4200 SCS as voltmeter for uV ranges problem

Post by Constantinos » March 29th, 2016, 8:48 am

I am using the 4200-SCS model to measure the potential difference between two points of my device.
This is for thermoelectric characterisation. Hence, if the temperature of my dut is uniform and constant, then I should not get any potential difference. However, what happens is that I get a measurement value of about 10uV. (This is like 10% error since most of my values to be measured are around 100uV)
I tried to put the two probes on the same pad and still get a value similar to the one above.

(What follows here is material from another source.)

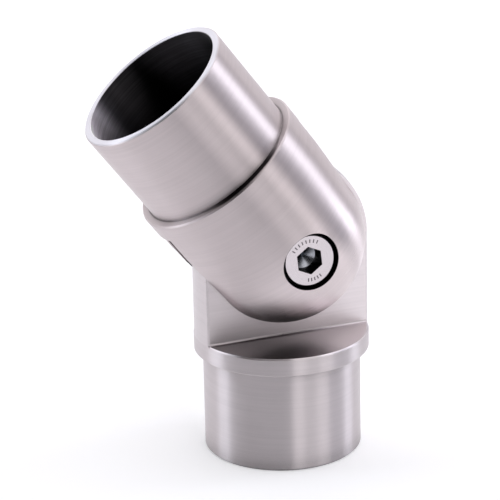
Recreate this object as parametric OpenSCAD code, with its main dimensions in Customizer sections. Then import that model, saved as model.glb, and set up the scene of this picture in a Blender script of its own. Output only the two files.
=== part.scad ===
// Pivoting handrail connector: a fork half turns on a tongue half about one clamping screw.
// Z runs up the lower spigot, the screw lies along Y with its head towards -Y, bends go along X.

/* [Handrail tube] */
// Outside diameter of the tube, which both bodies match
tube_d = 42.4; // [41:0.1:50.8]
// Wall of the tube
tube_wall = 2; // [1.5:0.1:3]
// Gap all round between a spigot and the inside of the tube
spigot_gap = 0.1; // [0.05:0.05:0.4]

/* [Spigots] */
// Length of the lower spigot
lower_spigot_len = 25; // [15:1:60]
// Length of the upper spigot
upper_spigot_len = 25; // [15:1:60]
// Wall of both spigots
spigot_wall = 1.8; // [1.2:0.1:3]
// Chamfer at the open end of both spigots
spigot_chamfer = 0.4; // [0.2:0.1:0.8]
// Metal left between the hollow of a spigot and the knuckle
floor_t = 3.5; // [2:0.5:4]

/* [Knuckle] */
// Bend of the upper half from straight as it stands
bend = 37; // [0:1:90]
// Thickness of the tongue
tongue_t = 10; // [6:0.5:14]
// Gap between the tongue and each ear of the fork
tongue_gap = 0.05; // [0.03:0.01:0.1]
// Height of the lower ring, from the shoulder to the ledge beside the tongue
ring_h = 4.5; // [4:0.5:12]
// Room between the rounded ends of the ears and the ledge
ledge_gap = 2.6; // [1:0.1:8]
// How much smaller the rounded ends of the ears are than the body, in radius
dome_inset = 0.8; // [0.8:0.2:1]
// Slope of the ears from their rounded ends out to the body
ear_taper = 3; // [2:0.5:5]
// Metal between the root of the slot and the shoulder of the upper half
bridge_t = 4.9; // [4.5:0.1:12]
// Room between the rounded end of the tongue and the root of the slot
slot_gap = 0.4; // [0.2:0.1:1]
// Radius where the tongue rises from the ledge
root_fillet = 0.6; // [0.3:0.1:1]
// Chamfer on the outer edges of rings, tongue and ears
edge_chamfer = 0.35; // [0.2:0.05:0.6]

/* [Clamping screw] */
// Thread size of the screw
screw_d = 8; // [6:1:10]
// Length of the screw under its head
screw_len = 25; // [20:1:25]
// Diameter of the screw head
head_d = 13; // [11.5:0.5:16]
// Height of the screw head
head_h = 8; // [6:0.5:10]
// Width across the flats of the hex socket
socket_af = 6; // [4:1:8]
// Depth of the hex socket
socket_depth = 4; // [2:0.5:5]
// Turn of the hex socket seen from the head
socket_turn = 8; // [0:1:59]
// Depth of the head below the highest point of the ear
head_sink = 1.9; // [1.7:0.1:3]
// Chamfer round the top of the head
head_chamfer = 0.5; // [0.3:0.1:1]
// Gap all round between the head and its counterbore
head_gap = 0.5; // [0.2:0.1:1]
// Gap all round between the screw and its holes
shank_gap = 0.05; // [0.03:0.01:0.1]
// Depth of the threaded hole past the end of the screw
thread_runout = 1; // [0.5:0.5:1.5]

/* [Lock washer] */
// Thickness of the split washer
washer_t = 2; // [1:0.1:2.5]
// How much smaller the washer is than the screw head, in radius
washer_inset = 0.2; // [0.1:0.1:0.8]
// Width of the split
washer_split = 0.9; // [0.5:0.1:2]
// Slant of the split
washer_slant = 20; // [0:5:30]

/* [Hidden] */
$fn = 128;
// Overshoot that lets a cut leave the solid cleanly
cut = 1;
// Point angle of the drill that made the blind hole
drill_angle = 118;
body_r = tube_d / 2;
spigot_r = body_r - tube_wall - spigot_gap;
hollow_r = spigot_r - spigot_wall;
dome_r = body_r - dome_inset;
taper_length = dome_inset / tan(ear_taper);
ledge_z = lower_spigot_len + ring_h;
pivot_rise = dome_r + ledge_gap;
pivot_z = ledge_z + pivot_rise;
tongue_half = tongue_t / 2;
slot_half = tongue_half + tongue_gap;
slot_root = body_r + slot_gap;
fork_reach = slot_root + bridge_t;
upper_end = fork_reach + upper_spigot_len;
hole_r = screw_d / 2 + shank_gap;
counterbore_r = head_d / 2 + head_gap;
head_top = dome_r - head_sink;
head_seat = head_top - head_h;
washer_seat = head_seat - washer_t;
washer_bore_r = screw_d / 2 + 2 * shank_gap;
washer_r = head_d / 2 - washer_inset;
thread_end = screw_len - head_seat + thread_runout;
tip_chamfer = screw_d / 8;

// Half outline of a spigot and the ring above it, with the spigot's open end at zero
// and a small cone in its root, which keeps the shoulder as wide as the tube's wall
module half_outline(spigot_len, ring) {
    top = spigot_len + ring;
    polygon([
        [0, 0],
        [spigot_r - spigot_chamfer, 0],
        [spigot_r, spigot_chamfer],
        [spigot_r, spigot_len - spigot_gap],
        [spigot_r + spigot_gap, spigot_len],
        [body_r - edge_chamfer, spigot_len],
        [body_r, spigot_len + edge_chamfer],
        [body_r, top],
        [0, top]
    ]);
}

// Hollow of a spigot, with its mouth at zero and a chamfer round the mouth
module hollow(depth) {
    translate([0, 0, -cut])
        cylinder(r = hollow_r, h = depth + cut);
    translate([0, 0, -spigot_chamfer / 2])
        cylinder(r1 = hollow_r + spigot_chamfer, r2 = hollow_r, h = spigot_chamfer);
}

// Section that takes the sharp corner off a face at height h where it meets a round of radius r
module corner_section(r, h, inward) {
    corner_r = sqrt(r ^ 2 - h ^ 2);
    side = h + inward * edge_chamfer;
    polygon([
        [corner_r - edge_chamfer, h],
        [corner_r - edge_chamfer, h - inward * cut],
        [body_r + cut, h - inward * cut],
        [body_r + cut, side],
        [sqrt(r ^ 2 - side ^ 2), side]
    ]);
}

// Chamfer along both faces of a slice of the knuckle, up its straight edges and round its end
module slice_chamfer(end_r, h, inward, straight) {
    for (face = [0, 1])
        mirror([0, face, 0]) {
            for (edge = [0, 1])
                mirror([edge, 0, 0])
                    linear_extrude(height = straight)
                        corner_section(body_r, h, inward);
            rotate([90, 0, 180])
                rotate_extrude(angle = 180)
                    corner_section(end_r, h, inward);
        }
}

// Round rod along Y, from one depth to another
module rod_y(r, from, to) {
    translate([0, from, 0])
        rotate([-90, 0, 0])
            cylinder(r = r, h = to - from);
}

// Concave strips that blend the two faces of the tongue into the ledge
module tongue_root() {
    intersection() {
        for (face = [0, 1])
            mirror([0, face, 0])
                translate([-body_r, tongue_half, ledge_z])
                    rotate([90, 0, 90])
                        linear_extrude(height = 2 * body_r)
                            difference() {
                                translate([-cut, -cut])
                                    square(root_fillet + cut);
                                translate([root_fillet, root_fillet])
                                    circle(r = root_fillet);
                            }
        cylinder(r = body_r - edge_chamfer, h = pivot_z);
    }
}

// Flat tongue with straight sides and an end rounded about the pivot
module tongue() {
    difference() {
        intersection() {
            union() {
                translate([0, 0, ledge_z - cut])
                    cylinder(r = body_r, h = pivot_rise + cut);
                translate([0, 0, pivot_z])
                    sphere(r = body_r);
            }
            translate([-body_r - cut, -tongue_half, ledge_z - cut])
                cube([2 * (body_r + cut), tongue_t, pivot_rise + body_r + 2 * cut]);
        }
        translate([0, 0, pivot_z])
            rotate([180, 0, 0])
                slice_chamfer(body_r, tongue_half, -1, pivot_rise);
    }
}

// Lower half: hollow spigot, ring and tongue in one piece
module lower_half() {
    color("silver")
        difference() {
            union() {
                difference() {
                    rotate_extrude()
                        half_outline(lower_spigot_len, ring_h);
                    translate([0, 0, ledge_z])
                        rotate_extrude()
                            polygon([
                                [body_r - edge_chamfer, 0],
                                [body_r, -edge_chamfer],
                                [body_r + cut, -edge_chamfer],
                                [body_r + cut, cut],
                                [body_r - edge_chamfer, cut]
                            ]);
                }
                tongue();
                tongue_root();
            }
            hollow(ledge_z - floor_t);
            translate([0, 0, pivot_z])
                rod_y(hole_r, -tongue_half - cut, tongue_half + cut);
        }
}

// Counterbore, through hole and blind threaded hole for the screw
module screw_holes() {
    rod_y(counterbore_r, -body_r - cut, -washer_seat);
    rod_y(hole_r, -washer_seat - cut, thread_end);
    translate([0, thread_end, 0])
        rotate([-90, 0, 0])
            cylinder(r1 = hole_r, r2 = 0, h = hole_r / tan(drill_angle / 2));
}

// Upper half about the pivot, as it is when the connector is straight
module fork() {
    difference() {
        union() {
            sphere(r = dome_r);
            cylinder(r1 = dome_r, r2 = body_r, h = taper_length);
            translate([0, 0, upper_end])
                mirror([0, 0, 1])
                    rotate_extrude()
                        half_outline(upper_spigot_len, fork_reach - taper_length);
        }
        translate([-body_r - cut, -slot_half, -body_r - cut])
            cube([2 * (body_r + cut), 2 * slot_half, slot_root + body_r + cut]);
        slice_chamfer(dome_r, slot_half, 1, slot_root);
        translate([0, 0, upper_end])
            mirror([0, 0, 1])
                hollow(upper_end - slot_root - floor_t);
        screw_holes();
    }
}

// Put a piece of the upper half where the pivot and the bend leave it
module at_pivot() {
    translate([0, 0, pivot_z])
        rotate([0, -bend, 0])
            children();
}

// Upper half: hollow spigot, ring and a fork of two domed ears in one piece
module upper_half() {
    color("silver")
        at_pivot()
            fork();
}

// Split spring washer under the screw head
module lock_washer() {
    color("gray")
        at_pivot()
            difference() {
                rod_y(washer_r, -head_seat, -washer_seat);
                rod_y(washer_bore_r, -head_seat - cut, -washer_seat + cut);
                translate([0, -head_seat + washer_t / 2, washer_r])
                    rotate([0, 0, washer_slant])
                        cube([washer_split, 3 * washer_t, 2 * (washer_r - washer_bore_r + cut)], center = true);
            }
}

// Half outline of the screw from its tip at zero to the top of its head
module screw_outline() {
    polygon([
        [0, 0],
        [screw_d / 2 - tip_chamfer, 0],
        [screw_d / 2, tip_chamfer],
        [screw_d / 2, screw_len],
        [head_d / 2, screw_len],
        [head_d / 2, screw_len + head_h - head_chamfer],
        [head_d / 2 - head_chamfer, screw_len + head_h],
        [0, screw_len + head_h]
    ]);
}

// Hex socket with the cone its drill leaves, opening upwards at zero
module hex_socket() {
    socket_r = socket_af / 2 / cos(30);
    translate([0, 0, -socket_depth])
        cylinder(r = socket_r, h = socket_depth + cut, $fn = 6);
    translate([0, 0, -socket_depth - socket_af / 2 / tan(drill_angle / 2)])
        cylinder(r1 = 0, r2 = socket_af / 2, h = socket_af / 2 / tan(drill_angle / 2));
}

// Socket head screw that clamps the ears on the tongue and carries the pivot
module pivot_screw() {
    color("lightgray")
        at_pivot()
            translate([0, screw_len - head_seat, 0])
                rotate([90, 0, 0])
                    difference() {
                        rotate_extrude()
                            screw_outline();
                        translate([0, 0, screw_len + head_h])
                            rotate([0, 0, 90 + bend - socket_turn])
                                hex_socket();
                    }
}

lower_half();
upper_half();
lock_washer();
pivot_screw();
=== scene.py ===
"""Looks of the pivoting handrail connector: two satin steel halves, a socket screw, its washer."""
import math

import bmesh
import bpy
from mathutils import Matrix, Vector


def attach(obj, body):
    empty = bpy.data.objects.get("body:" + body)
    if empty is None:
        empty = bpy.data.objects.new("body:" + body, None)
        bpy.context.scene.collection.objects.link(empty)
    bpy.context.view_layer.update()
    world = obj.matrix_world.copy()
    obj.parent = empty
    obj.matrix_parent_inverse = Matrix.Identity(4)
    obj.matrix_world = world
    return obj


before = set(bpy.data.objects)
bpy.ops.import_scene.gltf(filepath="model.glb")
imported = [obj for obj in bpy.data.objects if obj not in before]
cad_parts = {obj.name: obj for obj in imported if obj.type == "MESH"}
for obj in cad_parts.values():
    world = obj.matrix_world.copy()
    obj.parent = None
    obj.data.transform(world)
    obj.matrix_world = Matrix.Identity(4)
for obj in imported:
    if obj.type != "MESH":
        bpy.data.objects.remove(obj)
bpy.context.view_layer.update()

MM = 0.001

# Sizes of the part, as its solids have them
PIVOT_HEIGHT = 52.5 * MM
BEND = math.radians(37)
TONGUE_HALF = 5 * MM
SLOT_HALF = 5.05 * MM
SLOT_ROOT = 21.6 * MM
SPIGOT_RADIUS = 19.1 * MM
LEDGE_HEIGHT = 29.5 * MM
LOWER_SHOULDER = 25.0 * MM
UPPER_SHOULDER = 26.5 * MM
UPPER_MOUTH = 51.5 * MM
HOLLOW_FLOOR = 26.0 * MM
HOLLOW_RADIUS = 17.3 * MM
COUNTERBORE_RADIUS = 7.0 * MM
HEAD_TOP = 18.5 * MM
SOCKET_RADIUS = 3.47 * MM

# The half rings that fill the shallow grooves in the faces of the tongue
RING_STEPS = 180
RING_INNER = 20.10 * MM
RING_OUTER = 22.35 * MM
RING_EDGE = 20.256 * MM
RING_FACE = 5.006 * MM
RING_BACK = 4.66 * MM
RING_CHAMFER = 0.42 * MM
LEAST_ACROSS = 0.001

# Dashes on the screw head. An arc is first angle, last angle, how many
MARK_ARCS = [(66, 146, 8), (-94, -56, 5)]
MARK_REACH = 4.75 * MM
MARK_LENGTH = 0.85 * MM
MARK_WIDTH = 0.27 * MM
MARK_DEPTH = 0.06 * MM
MARK_RISE = 0.012 * MM
BOX_CORNERS = ((-1, -1), (1, -1), (1, 1), (-1, 1))
BOX_FACES = ((0, 1, 2, 3), (7, 6, 5, 4), (0, 4, 5, 1), (1, 5, 6, 2), (2, 6, 7, 3), (3, 7, 4, 0))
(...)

I have taken a 2wire-resistor project and modified it with the following settings:
I set SMU1 as common and SMU2 as Current bias (0A).
Then, I measure the voltage from SMU2.
Voltage compliance I am using is 0.22V (much higher than my measurements)
I use the sampling mode, and get an average of about 5 measurements.
The SMUs are connected through preamplifier units.

[I guess that this 10uV is a machine's noise.]

brian.d.smith
Keithley Applications
Keithley Applications
Posts: 402
Joined: June 10th, 2013, 6:00 am
Country: United States

Re: 4200 SCS as voltmeter for uV ranges problem

Post by brian.d.smith » March 31st, 2016, 6:50 am

You may have an offset problem in your circuit. In addition there can be an offset in the 4200.

The lowest voltage measure range of the 4200 is 200mV. The uncertainty is 0.012% of reading plus 100 uV. The actual offset can be much smaller than 100uV. You have to measure it for your particular 4200. Each one will have a different actual offset.

For very low voltage measurements, care must be taken to account for all of the individual microvolts of offset created by dissimilar metal junctions.

Once you assemble the test circuit including all of the connections to the 4200, anything you have touched will be warmed far above ambient temperature. There will be microvolts at those places you have touched that have to cool down to ambient. This can take a very long time, as in an hour or more. I have performed this exercise and observed the offsets drifting back to a stable state. I used a model 147 nanovoltmeter with a 30 nV range and a manual zero offset control. Its very instructive to witness how offsets behave.

Does your device generate voltage with no stimulus? If so, is there a way to make the device generate no voltage such as make the environment dark?

If you can power off the device, you can measure the offset with the 4200. Then you can subtract that offset from your subsequent measurements.

Please elaborate about the device and how it behaves. That will help.

The model 2182A is a better instrument for measuring low voltage. The lowest measure range is 10mV. There are 7 1/2 digits of resolution vs 5 1/2 digits for the 4200. The uncertainty of the 2182A is much smaller at 0.005 % of reading and 0.0004% of range.